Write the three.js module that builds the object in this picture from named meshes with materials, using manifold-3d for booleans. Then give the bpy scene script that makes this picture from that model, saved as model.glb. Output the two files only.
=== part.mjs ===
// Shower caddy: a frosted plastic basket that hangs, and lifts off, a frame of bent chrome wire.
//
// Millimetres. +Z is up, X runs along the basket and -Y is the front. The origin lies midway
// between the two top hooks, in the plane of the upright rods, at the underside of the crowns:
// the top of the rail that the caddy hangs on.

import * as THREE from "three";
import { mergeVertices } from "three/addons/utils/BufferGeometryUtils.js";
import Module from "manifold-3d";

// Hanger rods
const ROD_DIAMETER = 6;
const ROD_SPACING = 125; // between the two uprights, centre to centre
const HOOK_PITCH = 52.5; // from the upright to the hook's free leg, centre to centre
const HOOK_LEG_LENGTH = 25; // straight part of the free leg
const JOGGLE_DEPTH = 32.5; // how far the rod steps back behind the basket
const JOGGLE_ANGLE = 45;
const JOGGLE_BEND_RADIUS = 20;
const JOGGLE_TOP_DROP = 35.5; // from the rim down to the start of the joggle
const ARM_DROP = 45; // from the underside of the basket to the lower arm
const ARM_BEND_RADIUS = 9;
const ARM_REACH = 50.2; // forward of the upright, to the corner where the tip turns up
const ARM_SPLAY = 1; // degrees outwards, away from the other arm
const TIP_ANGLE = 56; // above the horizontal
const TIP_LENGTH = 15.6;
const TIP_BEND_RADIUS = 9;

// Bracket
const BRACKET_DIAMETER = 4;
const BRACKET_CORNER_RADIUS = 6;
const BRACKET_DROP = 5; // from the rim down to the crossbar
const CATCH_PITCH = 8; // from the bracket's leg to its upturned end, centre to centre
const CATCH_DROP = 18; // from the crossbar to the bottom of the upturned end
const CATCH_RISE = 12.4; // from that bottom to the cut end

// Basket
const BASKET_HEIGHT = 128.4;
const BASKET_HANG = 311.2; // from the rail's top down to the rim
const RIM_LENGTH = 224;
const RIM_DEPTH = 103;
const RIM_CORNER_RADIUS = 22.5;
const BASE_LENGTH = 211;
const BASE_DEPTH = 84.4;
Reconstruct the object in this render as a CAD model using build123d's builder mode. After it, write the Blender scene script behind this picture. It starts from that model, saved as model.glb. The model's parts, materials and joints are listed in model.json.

__________________________________________________

The exercise.
Write down the full listing again, exactly.

Written response.
Write the three.js module that builds the object in this picture from named meshes with materials, using manifold-3d for booleans. Then give the bpy scene script that makes this picture from that model, saved as model.glb. Output the two files only.
=== part.mjs ===
// Shower caddy: a frosted plastic basket that hangs, and lifts off, a frame of bent chrome wire.
//
// Millimetres. +Z is up, X runs along the basket and -Y is the front. The origin lies midway
// between the two top hooks, in the plane of the upright rods, at the underside of the crowns:
// the top of the rail that the caddy hangs on.

import * as THREE from "three";
import { mergeVertices } from "three/addons/utils/BufferGeometryUtils.js";
import Module from "manifold-3d";

// Hanger rods
const ROD_DIAMETER = 6;
const ROD_SPACING = 125; // between the two uprights, centre to centre
const HOOK_PITCH = 52.5; // from the upright to the hook's free leg, centre to centre
const HOOK_LEG_LENGTH = 25; // straight part of the free leg
const JOGGLE_DEPTH = 32.5; // how far the rod steps back behind the basket
const JOGGLE_ANGLE = 45;
const JOGGLE_BEND_RADIUS = 20;
const JOGGLE_TOP_DROP = 35.5; // from the rim down to the start of the joggle
const ARM_DROP = 45; // from the underside of the basket to the lower arm
const ARM_BEND_RADIUS = 9;
const ARM_REACH = 50.2; // forward of the upright, to the corner where the tip turns up
const ARM_SPLAY = 1; // degrees outwards, away from the other arm
const TIP_ANGLE = 56; // above the horizontal
const TIP_LENGTH = 15.6;
const TIP_BEND_RADIUS = 9;

// Bracket
const BRACKET_DIAMETER = 4;
const BRACKET_CORNER_RADIUS = 6;
const BRACKET_DROP = 5; // from the rim down to the crossbar
const CATCH_PITCH = 8; // from the bracket's leg to its upturned end, centre to centre
const CATCH_DROP = 18; // from the crossbar to the bottom of the upturned end
const CATCH_RISE = 12.4; // from that bottom to the cut end

// Basket
const BASKET_HEIGHT = 128.4;
const BASKET_HANG = 311.2; // from the rail's top down to the rim
const RIM_LENGTH = 224;
const RIM_DEPTH = 103;
const RIM_CORNER_RADIUS = 22.5;
const BASE_LENGTH = 211;
const BASE_DEPTH = 84.4;
Reconstruct the object in this render as a CAD model using build123d's builder mode. After it, write the Blender scene script behind this picture. It starts from that model, saved as model.glb. The model's parts, materials and joints are listed in model.json.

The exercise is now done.